Rising Star is an international singing reality competition television franchise based on the Israeli singing reality competition television series HaKokhav HaBa (הכוכב הבא, meaning "The Next Star"), which is produced by Keshet Broadcasting Ltd. The program format lets viewers vote for contestants via mobile apps. It has become a rival to the Idols franchise, The Voice and The X Factor.

==Format==
In contrast to other singing competition TV shows which feature a cast of celebrity judges, Rising Star features a cast of celebrity experts and considers the viewers at home the judges. During each performance, the audience at home is able to decide in real time whether or not a contestant is sent through to the next round by using a mobile voting app.

While the viewers at home are considered the "judges", the expert panelists also may influence the vote but with continuously decreasing percentage votes over the total public vote and not exceeding 7% of the total voting power.

===Auditions===
Acts are not pre-announced, and names are called randomly from their waiting room where they are assembled. Only a limited number of the contestants in waiting get the chance of actually performing during the show that day. As a reportage of the randomly announced performer is shown, viewers are invited to register for voting for that specific act. As the candidate proceeds to the stage, the host has a very brief conversation with him/her. With a countdown of three seconds, the candidate has to start performing behind a screen called "The Wall". With the start of performance, the voting kicks in. Registered voters have the option of voting just "yes" or "no". Non-votes are also considered "no" votes. If a panelist (excluding the host) votes "yes", another 7% is added to the tally of the contestant. The contestants also see random photos of voters in their favour. Faces of panelists voting "yes" will also be shown in much larger frames. Once the contestant reaches 70% of "Yes" votes, the wall is raised and the contestant goes to the next round of the competition.

===Duels===
Contestants who make it through the auditions are paired by the experts to face off in a duel. The first contestant to sing, chosen by a coin toss before the show, sings with the wall up and sets the benchmark for the second contestant. The second contestant sings with the wall down. If the second contestant betters the first contestant's vote total, the wall rises and the second contestant is through to the next round while the first contestant is eliminated; if the second contestant fails to raise the wall, the second contestant is eliminated and the first contestant is through.

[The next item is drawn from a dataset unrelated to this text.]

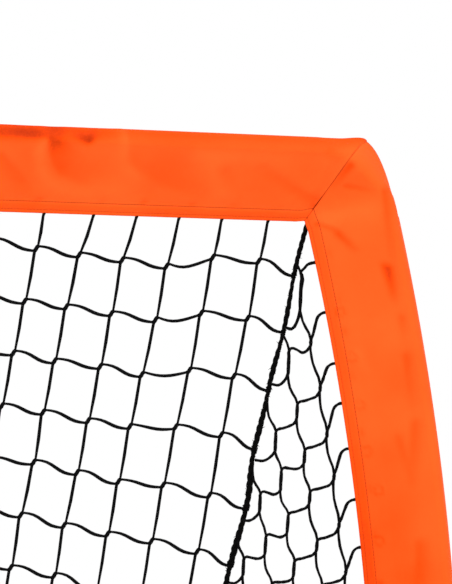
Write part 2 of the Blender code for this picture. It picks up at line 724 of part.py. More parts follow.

===Eliminations and final===
After the duel rounds, half the contestants perform with the wall up, after which the contestant with the lowest vote total is placed in the "hot seat". The subsequent contestants perform with the wall down, and they have to better the vote total of the contestant in the hot seat to raise the wall. If they succeed in doing so, the contestant in the "hot seat" is eliminated, the contestant with the next lowest vote total is placed in the hot seat, and the performing contestant is provisionally qualified; otherwise, the performing contestant is eliminated if they fail to raise the wall. This continues until the remaining contestants with the lowest number of votes are eliminated. In this stage, each panelist's vote counts as 5%.

The quarterfinals and semifinals follow the same format, except with a lower weightage of the panelists' votes of 3% in quarterfinals and 1% in the semifinals as the number of contestants goes down.

During the finale, contestants are paired into a duel. The first contestant sings with the wall up and sets the "benchmark" for the second contestant. The second contestant sings with the wall down. If the second contestant gets the higher percentage of votes, then the wall rises and the second contestant moves onto the next round of duels. However, if the second contestant's percentage is lower than the first contestant's, the wall stays down and the contestant is eliminated. In the second round, the two contestants that moved on will duel against each other with their second song. The same process applies for this round, except the running vote total is not revealed, both contestants sing with the wall up. The contestant with the higher vote percentage becomes the winner of Rising Star.

Finally, each coach will have his/her best contestant left standing to compete in the finals, singing an original song. From these four, one will be named "Rising Star"—and will receive the grand prize of a recording contract. Warner Music Group is the general record company associated and affiliated with the Rising Star format in most countries.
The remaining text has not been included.